| PROBLEM TO WORK ON |
Please repeat, exactly and with nothing added, the lines running from the line that contains "for name, route" to the line that contains "record = json.load(file)", both lines included.
§ §
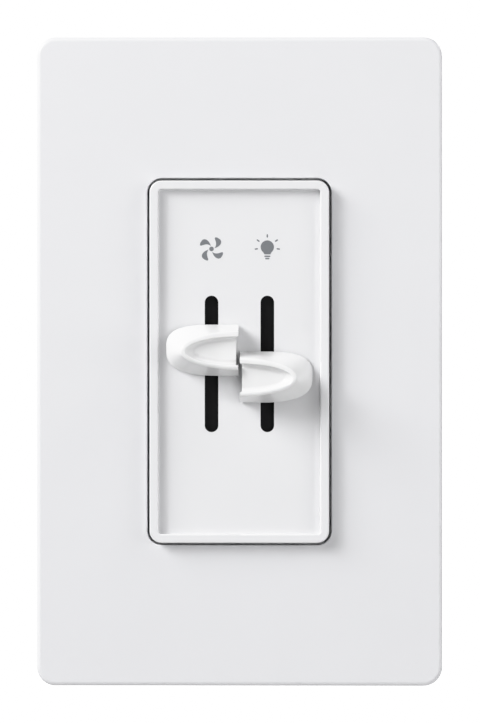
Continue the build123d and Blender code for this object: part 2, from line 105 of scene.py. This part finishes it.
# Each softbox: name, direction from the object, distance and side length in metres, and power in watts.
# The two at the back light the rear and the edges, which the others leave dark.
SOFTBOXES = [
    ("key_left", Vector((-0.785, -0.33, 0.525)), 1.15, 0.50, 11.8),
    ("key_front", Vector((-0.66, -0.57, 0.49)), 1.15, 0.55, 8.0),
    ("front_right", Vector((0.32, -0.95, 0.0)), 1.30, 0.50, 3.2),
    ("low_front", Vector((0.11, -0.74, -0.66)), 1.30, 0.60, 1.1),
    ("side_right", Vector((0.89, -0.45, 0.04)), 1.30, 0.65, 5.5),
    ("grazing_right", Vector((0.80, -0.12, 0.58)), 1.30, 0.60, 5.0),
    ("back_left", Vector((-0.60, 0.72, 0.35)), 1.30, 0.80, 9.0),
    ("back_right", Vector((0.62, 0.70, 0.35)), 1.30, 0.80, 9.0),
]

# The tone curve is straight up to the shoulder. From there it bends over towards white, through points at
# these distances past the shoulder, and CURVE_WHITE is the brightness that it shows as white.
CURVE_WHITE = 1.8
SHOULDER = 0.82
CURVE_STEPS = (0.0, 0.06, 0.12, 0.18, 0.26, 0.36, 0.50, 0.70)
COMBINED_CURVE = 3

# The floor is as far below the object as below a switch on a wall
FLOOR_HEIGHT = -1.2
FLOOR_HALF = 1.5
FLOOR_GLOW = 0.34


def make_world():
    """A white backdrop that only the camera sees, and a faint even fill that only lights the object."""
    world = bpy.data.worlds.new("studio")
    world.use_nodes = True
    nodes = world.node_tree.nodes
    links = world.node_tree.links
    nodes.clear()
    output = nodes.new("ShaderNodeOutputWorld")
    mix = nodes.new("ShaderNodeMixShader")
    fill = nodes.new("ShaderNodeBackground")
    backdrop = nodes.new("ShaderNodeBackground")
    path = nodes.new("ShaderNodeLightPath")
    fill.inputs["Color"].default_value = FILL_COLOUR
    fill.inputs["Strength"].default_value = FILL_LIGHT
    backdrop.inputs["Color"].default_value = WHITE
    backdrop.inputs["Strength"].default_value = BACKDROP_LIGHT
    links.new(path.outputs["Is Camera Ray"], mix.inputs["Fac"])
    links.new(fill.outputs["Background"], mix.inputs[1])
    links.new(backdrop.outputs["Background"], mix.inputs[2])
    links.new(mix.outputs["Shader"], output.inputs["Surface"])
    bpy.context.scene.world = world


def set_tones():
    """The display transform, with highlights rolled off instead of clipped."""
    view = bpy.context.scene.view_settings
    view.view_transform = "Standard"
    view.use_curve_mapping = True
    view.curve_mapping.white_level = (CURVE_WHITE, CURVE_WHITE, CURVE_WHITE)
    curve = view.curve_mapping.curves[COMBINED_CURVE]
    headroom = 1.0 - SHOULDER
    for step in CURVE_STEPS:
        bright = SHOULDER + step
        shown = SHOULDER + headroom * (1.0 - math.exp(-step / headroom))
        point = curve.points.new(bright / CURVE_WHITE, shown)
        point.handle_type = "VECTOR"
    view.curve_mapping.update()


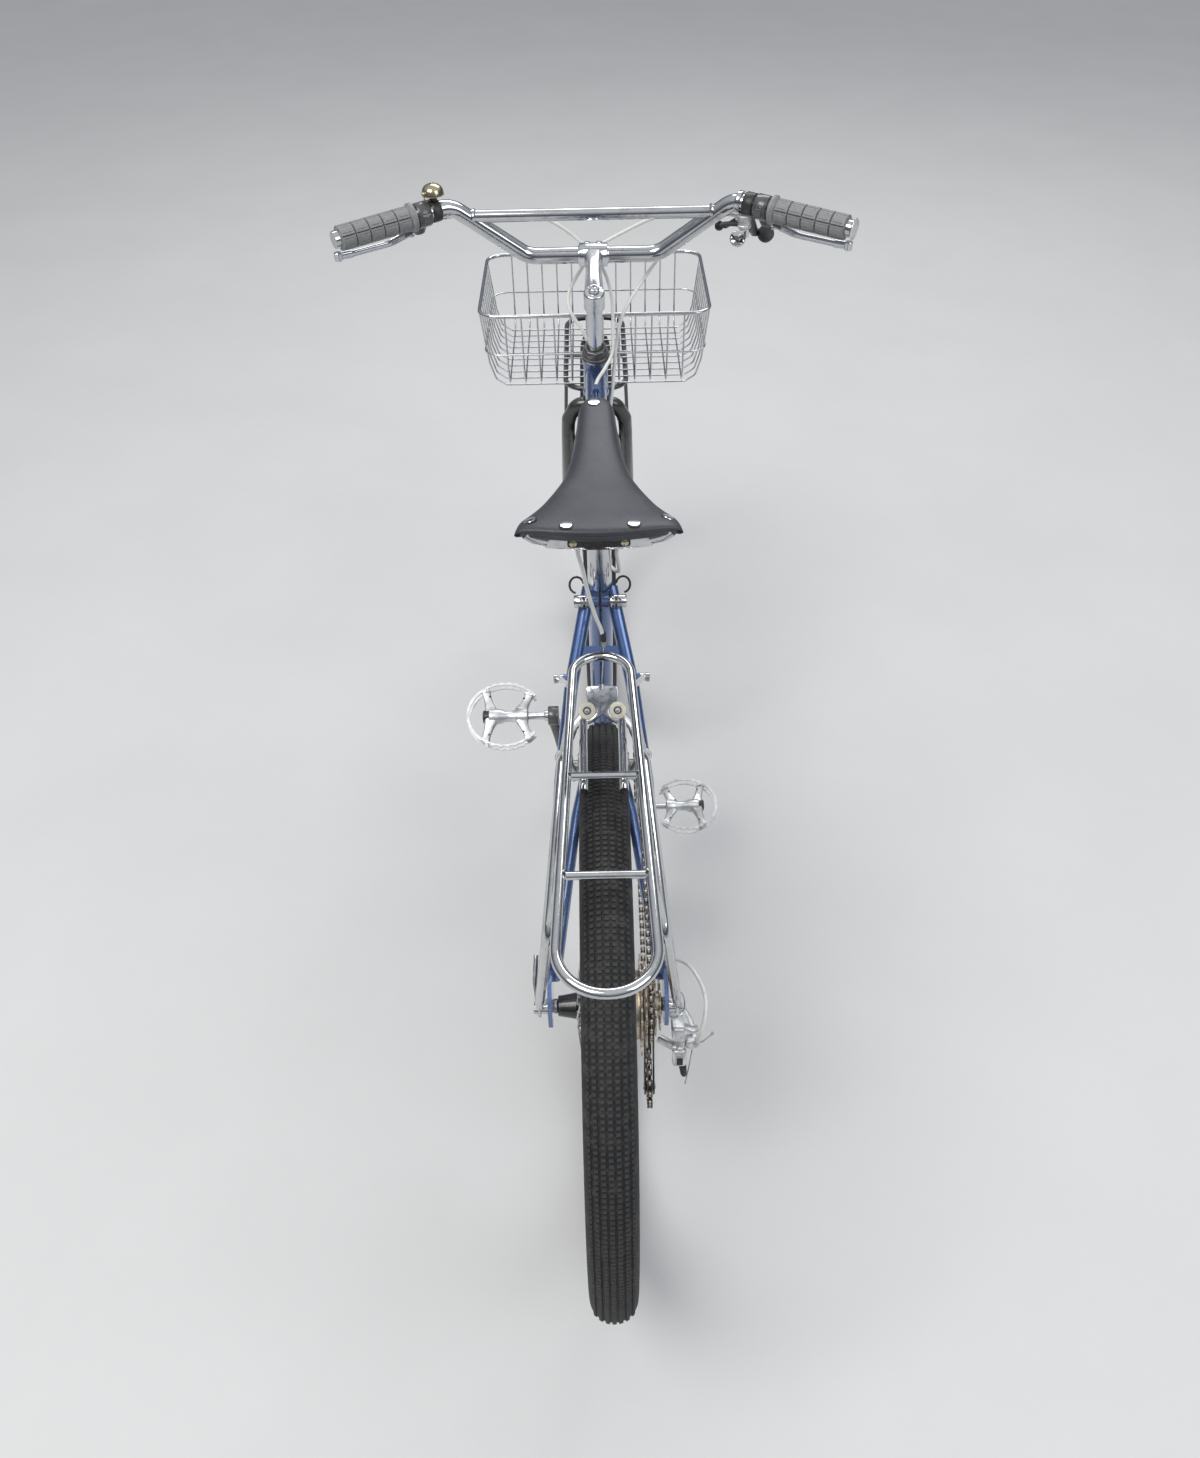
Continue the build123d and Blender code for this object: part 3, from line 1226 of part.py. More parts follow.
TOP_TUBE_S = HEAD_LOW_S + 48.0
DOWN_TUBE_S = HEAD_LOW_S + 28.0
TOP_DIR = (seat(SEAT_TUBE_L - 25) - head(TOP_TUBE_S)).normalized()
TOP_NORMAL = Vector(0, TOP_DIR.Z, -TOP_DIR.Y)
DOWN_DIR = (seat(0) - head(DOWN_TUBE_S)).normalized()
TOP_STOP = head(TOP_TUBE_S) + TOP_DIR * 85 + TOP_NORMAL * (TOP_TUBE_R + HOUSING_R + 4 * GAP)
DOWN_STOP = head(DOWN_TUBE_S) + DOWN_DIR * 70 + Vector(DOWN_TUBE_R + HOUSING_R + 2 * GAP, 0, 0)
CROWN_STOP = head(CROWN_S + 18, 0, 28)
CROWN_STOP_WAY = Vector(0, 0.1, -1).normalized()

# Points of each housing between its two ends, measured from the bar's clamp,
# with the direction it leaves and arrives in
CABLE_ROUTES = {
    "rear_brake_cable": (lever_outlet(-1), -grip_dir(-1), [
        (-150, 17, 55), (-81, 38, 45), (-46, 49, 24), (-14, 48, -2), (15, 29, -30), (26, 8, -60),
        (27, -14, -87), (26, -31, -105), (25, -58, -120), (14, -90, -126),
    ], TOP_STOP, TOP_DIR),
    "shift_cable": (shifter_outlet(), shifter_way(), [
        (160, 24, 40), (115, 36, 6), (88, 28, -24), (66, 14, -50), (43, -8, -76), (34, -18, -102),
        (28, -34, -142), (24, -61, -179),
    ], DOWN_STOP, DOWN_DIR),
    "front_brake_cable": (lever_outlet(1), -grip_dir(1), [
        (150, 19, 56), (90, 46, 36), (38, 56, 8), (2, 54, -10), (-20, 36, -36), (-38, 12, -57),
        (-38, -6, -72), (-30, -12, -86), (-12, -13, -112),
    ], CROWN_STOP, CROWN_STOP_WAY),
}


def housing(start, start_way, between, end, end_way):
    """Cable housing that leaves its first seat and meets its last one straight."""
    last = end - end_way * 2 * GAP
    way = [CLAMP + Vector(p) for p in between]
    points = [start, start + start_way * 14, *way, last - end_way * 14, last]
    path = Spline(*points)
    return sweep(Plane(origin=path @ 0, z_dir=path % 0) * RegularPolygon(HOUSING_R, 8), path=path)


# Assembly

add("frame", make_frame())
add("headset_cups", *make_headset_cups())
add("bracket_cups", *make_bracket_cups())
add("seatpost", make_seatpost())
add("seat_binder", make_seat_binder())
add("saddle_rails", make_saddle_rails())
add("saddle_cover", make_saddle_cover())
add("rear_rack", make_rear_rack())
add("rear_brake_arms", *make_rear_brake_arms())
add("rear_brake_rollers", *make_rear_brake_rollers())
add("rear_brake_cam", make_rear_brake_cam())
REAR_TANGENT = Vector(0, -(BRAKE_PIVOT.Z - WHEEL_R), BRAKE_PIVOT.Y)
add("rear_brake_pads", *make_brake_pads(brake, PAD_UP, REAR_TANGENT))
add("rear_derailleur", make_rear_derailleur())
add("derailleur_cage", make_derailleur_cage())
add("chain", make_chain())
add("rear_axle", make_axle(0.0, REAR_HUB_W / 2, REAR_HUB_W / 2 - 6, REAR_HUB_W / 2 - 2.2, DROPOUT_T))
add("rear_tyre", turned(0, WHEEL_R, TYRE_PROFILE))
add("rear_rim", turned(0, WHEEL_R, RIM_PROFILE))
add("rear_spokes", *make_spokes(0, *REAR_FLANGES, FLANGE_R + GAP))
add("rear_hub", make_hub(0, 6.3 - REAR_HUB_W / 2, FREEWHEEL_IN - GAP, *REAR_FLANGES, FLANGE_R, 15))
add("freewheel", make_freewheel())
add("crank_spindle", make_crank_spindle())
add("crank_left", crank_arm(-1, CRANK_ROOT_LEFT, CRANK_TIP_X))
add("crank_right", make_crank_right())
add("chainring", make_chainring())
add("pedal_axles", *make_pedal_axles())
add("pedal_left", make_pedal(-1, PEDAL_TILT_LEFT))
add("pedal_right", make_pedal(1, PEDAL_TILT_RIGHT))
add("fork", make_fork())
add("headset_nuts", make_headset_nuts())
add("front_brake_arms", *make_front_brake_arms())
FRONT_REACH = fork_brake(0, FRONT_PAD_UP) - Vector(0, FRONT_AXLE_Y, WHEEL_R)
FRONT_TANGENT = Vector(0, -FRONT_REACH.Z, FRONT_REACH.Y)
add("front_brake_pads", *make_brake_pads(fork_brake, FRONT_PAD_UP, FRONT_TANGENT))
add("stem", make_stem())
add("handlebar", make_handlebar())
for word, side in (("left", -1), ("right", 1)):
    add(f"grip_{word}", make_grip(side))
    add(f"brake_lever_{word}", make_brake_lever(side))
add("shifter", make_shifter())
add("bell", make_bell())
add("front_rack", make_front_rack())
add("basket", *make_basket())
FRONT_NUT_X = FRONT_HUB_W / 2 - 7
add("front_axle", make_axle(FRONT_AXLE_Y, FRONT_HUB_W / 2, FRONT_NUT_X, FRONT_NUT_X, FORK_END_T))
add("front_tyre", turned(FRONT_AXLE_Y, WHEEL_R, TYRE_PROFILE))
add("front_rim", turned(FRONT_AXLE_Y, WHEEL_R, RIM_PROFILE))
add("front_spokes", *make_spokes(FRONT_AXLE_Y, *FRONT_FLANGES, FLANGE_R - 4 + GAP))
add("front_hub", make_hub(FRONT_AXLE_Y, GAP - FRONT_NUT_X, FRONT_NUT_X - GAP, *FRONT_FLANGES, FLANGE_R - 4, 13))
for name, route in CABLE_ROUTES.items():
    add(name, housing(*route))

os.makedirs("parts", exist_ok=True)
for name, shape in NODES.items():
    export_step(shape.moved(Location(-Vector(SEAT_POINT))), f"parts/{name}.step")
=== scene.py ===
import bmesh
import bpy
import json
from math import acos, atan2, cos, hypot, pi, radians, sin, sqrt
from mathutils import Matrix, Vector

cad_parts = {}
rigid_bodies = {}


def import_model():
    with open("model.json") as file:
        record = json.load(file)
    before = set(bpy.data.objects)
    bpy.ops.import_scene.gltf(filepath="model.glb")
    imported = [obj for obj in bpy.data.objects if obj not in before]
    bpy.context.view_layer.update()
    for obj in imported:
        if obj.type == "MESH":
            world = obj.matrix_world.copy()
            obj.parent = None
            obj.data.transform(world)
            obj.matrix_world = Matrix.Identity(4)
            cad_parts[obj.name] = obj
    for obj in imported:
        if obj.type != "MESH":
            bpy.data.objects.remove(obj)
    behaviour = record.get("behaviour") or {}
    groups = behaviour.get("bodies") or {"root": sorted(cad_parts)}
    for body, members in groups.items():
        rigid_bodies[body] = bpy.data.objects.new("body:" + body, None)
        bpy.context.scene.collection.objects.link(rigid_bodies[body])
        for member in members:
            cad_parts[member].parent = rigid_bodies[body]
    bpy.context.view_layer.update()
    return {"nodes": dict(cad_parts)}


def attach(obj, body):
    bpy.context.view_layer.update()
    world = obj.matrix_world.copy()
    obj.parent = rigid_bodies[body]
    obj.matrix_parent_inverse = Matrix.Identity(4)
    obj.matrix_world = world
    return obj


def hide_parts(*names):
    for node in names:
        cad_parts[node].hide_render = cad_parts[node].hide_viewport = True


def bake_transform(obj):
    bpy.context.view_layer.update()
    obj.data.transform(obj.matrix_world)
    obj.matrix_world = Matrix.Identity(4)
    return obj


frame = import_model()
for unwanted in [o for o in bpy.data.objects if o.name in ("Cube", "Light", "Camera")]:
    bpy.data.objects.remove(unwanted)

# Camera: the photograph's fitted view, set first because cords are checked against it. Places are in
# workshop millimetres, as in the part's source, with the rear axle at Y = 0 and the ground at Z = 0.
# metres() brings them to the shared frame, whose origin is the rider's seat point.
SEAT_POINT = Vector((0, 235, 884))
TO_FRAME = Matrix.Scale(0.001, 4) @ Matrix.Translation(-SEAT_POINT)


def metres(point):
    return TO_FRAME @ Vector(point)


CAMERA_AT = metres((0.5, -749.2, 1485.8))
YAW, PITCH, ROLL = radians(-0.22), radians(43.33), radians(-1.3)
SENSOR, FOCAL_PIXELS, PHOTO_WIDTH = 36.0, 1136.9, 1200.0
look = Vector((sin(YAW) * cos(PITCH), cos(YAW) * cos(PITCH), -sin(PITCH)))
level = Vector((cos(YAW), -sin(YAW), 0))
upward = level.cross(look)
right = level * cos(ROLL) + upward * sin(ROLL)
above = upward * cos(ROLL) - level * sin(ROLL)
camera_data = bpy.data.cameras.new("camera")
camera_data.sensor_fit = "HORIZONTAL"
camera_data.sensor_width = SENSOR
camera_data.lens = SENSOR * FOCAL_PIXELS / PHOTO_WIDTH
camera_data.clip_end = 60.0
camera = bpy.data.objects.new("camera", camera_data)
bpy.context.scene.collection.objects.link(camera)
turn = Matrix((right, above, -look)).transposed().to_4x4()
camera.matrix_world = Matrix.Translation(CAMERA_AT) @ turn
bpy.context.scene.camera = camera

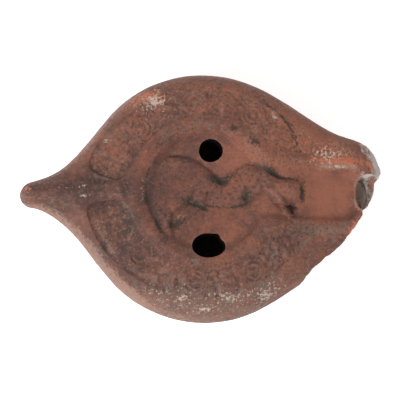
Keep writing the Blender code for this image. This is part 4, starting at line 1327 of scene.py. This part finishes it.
§ §
| REPLY |
for name, route in CABLE_ROUTES.items():
    add(name, housing(*route))

os.makedirs("parts", exist_ok=True)
for name, shape in NODES.items():
    export_step(shape.moved(Location(-Vector(SEAT_POINT))), f"parts/{name}.step")
=== scene.py ===
import bmesh
import bpy
import json
from math import acos, atan2, cos, hypot, pi, radians, sin, sqrt
from mathutils import Matrix, Vector

cad_parts = {}
rigid_bodies = {}


def import_model():
    with open("model.json") as file:
        record = json.load(file)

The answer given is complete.